**Task to carry out:**
Copy the data word for word, keeping every line.

* Begin *

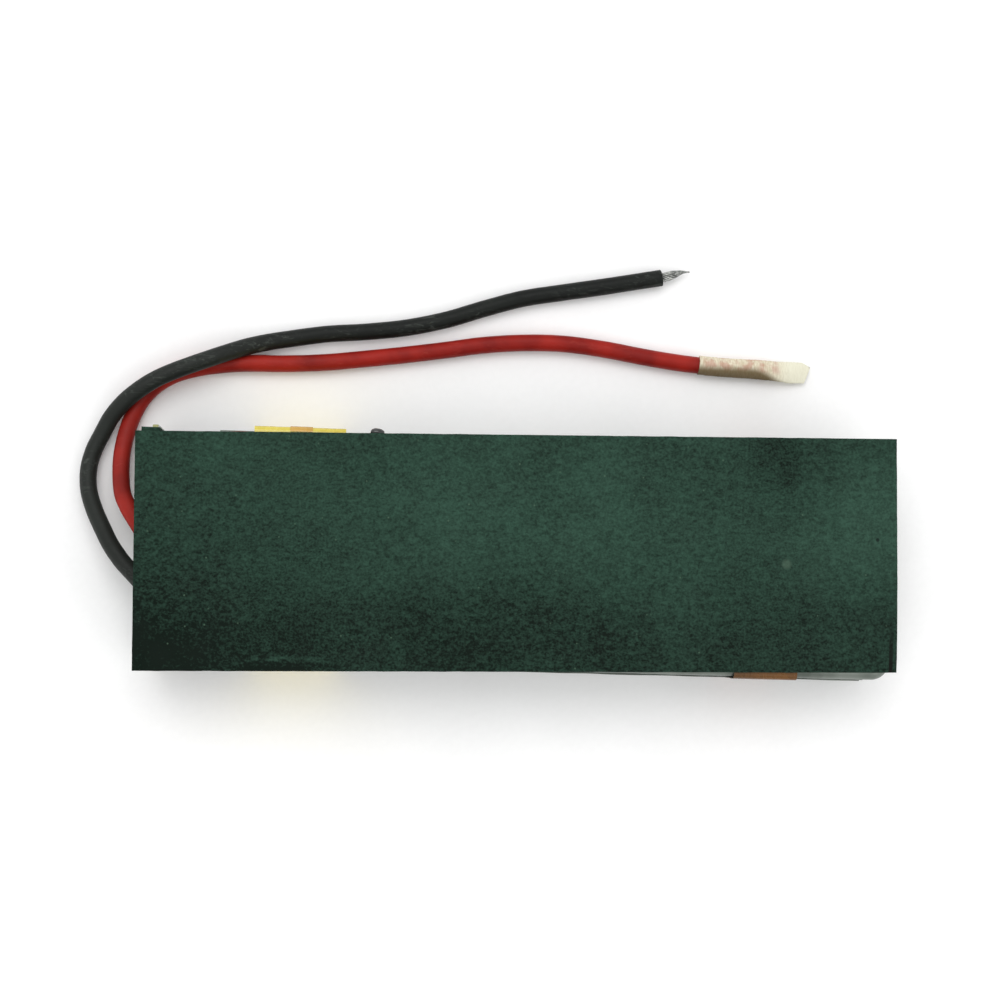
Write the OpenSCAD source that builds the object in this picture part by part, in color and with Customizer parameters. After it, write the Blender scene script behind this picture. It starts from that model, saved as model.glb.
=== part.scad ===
// Two-cell pouch battery pack: two laminate pouch cells laid back to back, a protection board
// standing at their terminal end, insulating paper on both faces, tape bands and two silicone leads.
// Millimetres. +X runs from the terminal end to the plain end, +Y towards the side the leads lie on,
// +Z up through the thickness. The origin is the centre of the pack on the surface it lies on.

/* [Insulating paper] */
// Length of the top paper, which is the pack's own length
paper_len = 131; // [120:1:150]
// Width of the top paper
paper_w = 40.5; // [38:0.5:44]
// Thickness of each insulating paper
paper_t = 0.4; // [0.2:0.1:0.8]
// Turn of the hand-laid top paper against the cells, in degrees
paper_turn = 1.4; // [0:0.1:2]

/* [Cells] */
// Width of a cell's cup, without its folded side seals
cup_w = 39.3; // [36:0.1:42]
// Thickness of one cell
cell_t = 8.2; // [6.5:0.1:9]
// Thickness of the adhesive foam between the cells
foam_t = 0.5; // [0.3:0.1:1]
// Length of the sealed terrace that the tabs come out of
terrace_len = 5.5; // [4:0.5:6]
// Height of the folded side seals
side_seal_h = 4; // [3:0.1:6.2]

/* [Tape bands] */
// Width of the yellow band
yellow_band_w = 15.5; // [10:0.5:18]
// Width of the polyimide band
amber_band_w = 11; // [6:0.5:14]

/* [Protection board] */
// Length of the board, across the pack
board_len = 40.6; // [38:0.2:42]
// Thickness of the board
board_t = 1; // [0.8:0.1:1.2]

/* [Leads] */
// Outer diameter of a lead's insulation
lead_d = 3; // [2.4:0.1:3]
// Diameter of a lead's stranded conductor
strand_d = 1.5; // [1:0.1:1.6]

/* [Hidden] */

// Foils and films
laminate_t = 0.15;
tab_t = 0.15;
tab_film_t = 0.075;
tab_gap = tab_t + 2 * tab_film_t;
band_t = 0.15;

// Heights of the layers, from the surface up
lower_z = paper_t + band_t;
foam_z = lower_z + cell_t;
upper_z = foam_z + foam_t;
stack_top = upper_z + cell_t;
top_paper_z = stack_top + band_t;
mid_z = (foam_z + upper_z) / 2;

// Places along X, counted from the two ends of the paper
plain_end_x = paper_len / 2 - 0.5;
terminal_edge_x = -paper_len / 2;
board_face_x = terminal_edge_x + 2.3;
board_back_x = board_face_x + board_t;
cradle_t = 0.3;
tab_foot_x = board_back_x + cradle_t;
terrace_x = tab_foot_x + 3.4;
cup_x = terrace_x + terrace_len;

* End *

**Exercise answer:**
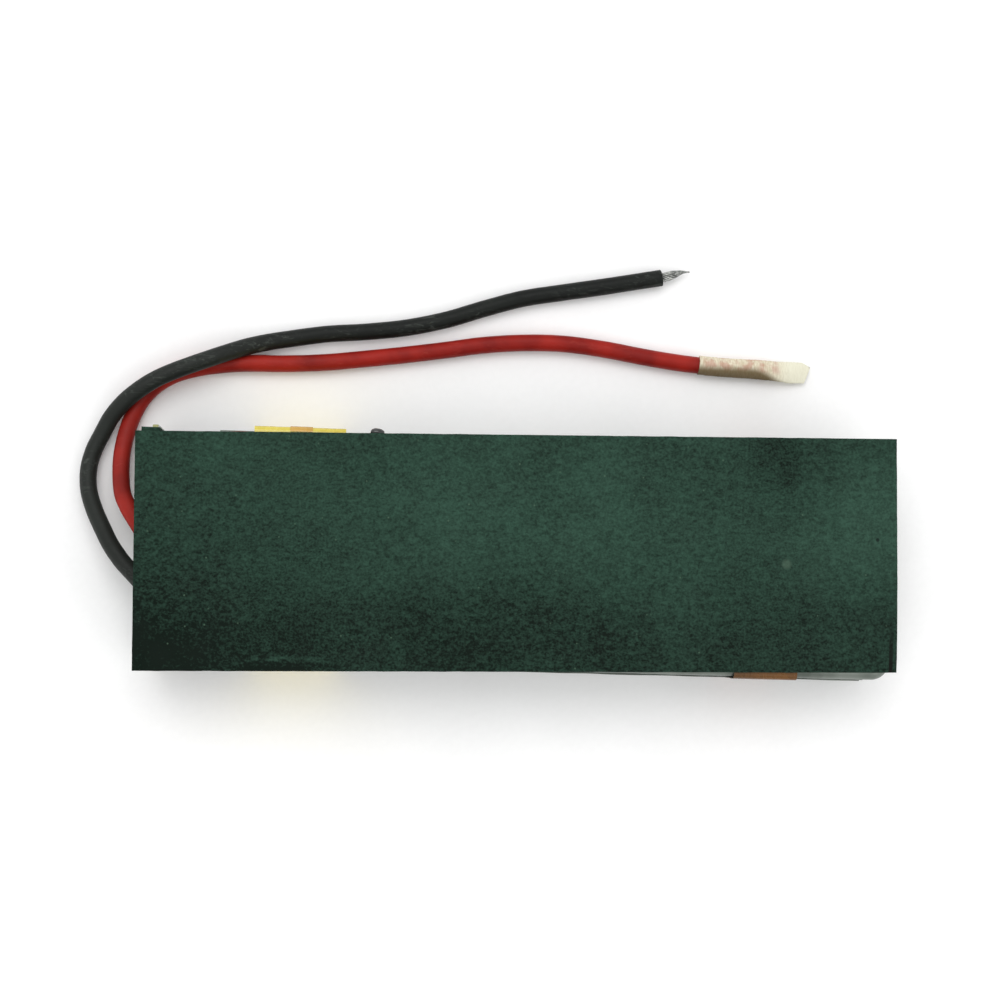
Write the OpenSCAD source that builds the object in this picture part by part, in color and with Customizer parameters. After it, write the Blender scene script behind this picture. It starts from that model, saved as model.glb.
=== part.scad ===
// Two-cell pouch battery pack: two laminate pouch cells laid back to back, a protection board
// standing at their terminal end, insulating paper on both faces, tape bands and two silicone leads.
// Millimetres. +X runs from the terminal end to the plain end, +Y towards the side the leads lie on,
// +Z up through the thickness. The origin is the centre of the pack on the surface it lies on.

/* [Insulating paper] */
// Length of the top paper, which is the pack's own length
paper_len = 131; // [120:1:150]
// Width of the top paper
paper_w = 40.5; // [38:0.5:44]
// Thickness of each insulating paper
paper_t = 0.4; // [0.2:0.1:0.8]
// Turn of the hand-laid top paper against the cells, in degrees
paper_turn = 1.4; // [0:0.1:2]

/* [Cells] */
// Width of a cell's cup, without its folded side seals
cup_w = 39.3; // [36:0.1:42]
// Thickness of one cell
cell_t = 8.2; // [6.5:0.1:9]
// Thickness of the adhesive foam between the cells
foam_t = 0.5; // [0.3:0.1:1]
// Length of the sealed terrace that the tabs come out of
terrace_len = 5.5; // [4:0.5:6]
// Height of the folded side seals
side_seal_h = 4; // [3:0.1:6.2]

/* [Tape bands] */
// Width of the yellow band
yellow_band_w = 15.5; // [10:0.5:18]
// Width of the polyimide band
amber_band_w = 11; // [6:0.5:14]

/* [Protection board] */
// Length of the board, across the pack
board_len = 40.6; // [38:0.2:42]
// Thickness of the board
board_t = 1; // [0.8:0.1:1.2]

/* [Leads] */
// Outer diameter of a lead's insulation
lead_d = 3; // [2.4:0.1:3]
// Diameter of a lead's stranded conductor
strand_d = 1.5; // [1:0.1:1.6]

/* [Hidden] */

// Foils and films
laminate_t = 0.15;
tab_t = 0.15;
tab_film_t = 0.075;
tab_gap = tab_t + 2 * tab_film_t;
band_t = 0.15;

// Heights of the layers, from the surface up
lower_z = paper_t + band_t;
foam_z = lower_z + cell_t;
upper_z = foam_z + foam_t;
stack_top = upper_z + cell_t;
top_paper_z = stack_top + band_t;
mid_z = (foam_z + upper_z) / 2;

// Places along X, counted from the two ends of the paper
plain_end_x = paper_len / 2 - 0.5;
terminal_edge_x = -paper_len / 2;
board_face_x = terminal_edge_x + 2.3;
board_back_x = board_face_x + board_t;
cradle_t = 0.3;
tab_foot_x = board_back_x + cradle_t;
terrace_x = tab_foot_x + 3.4;
cup_x = terrace_x + terrace_len;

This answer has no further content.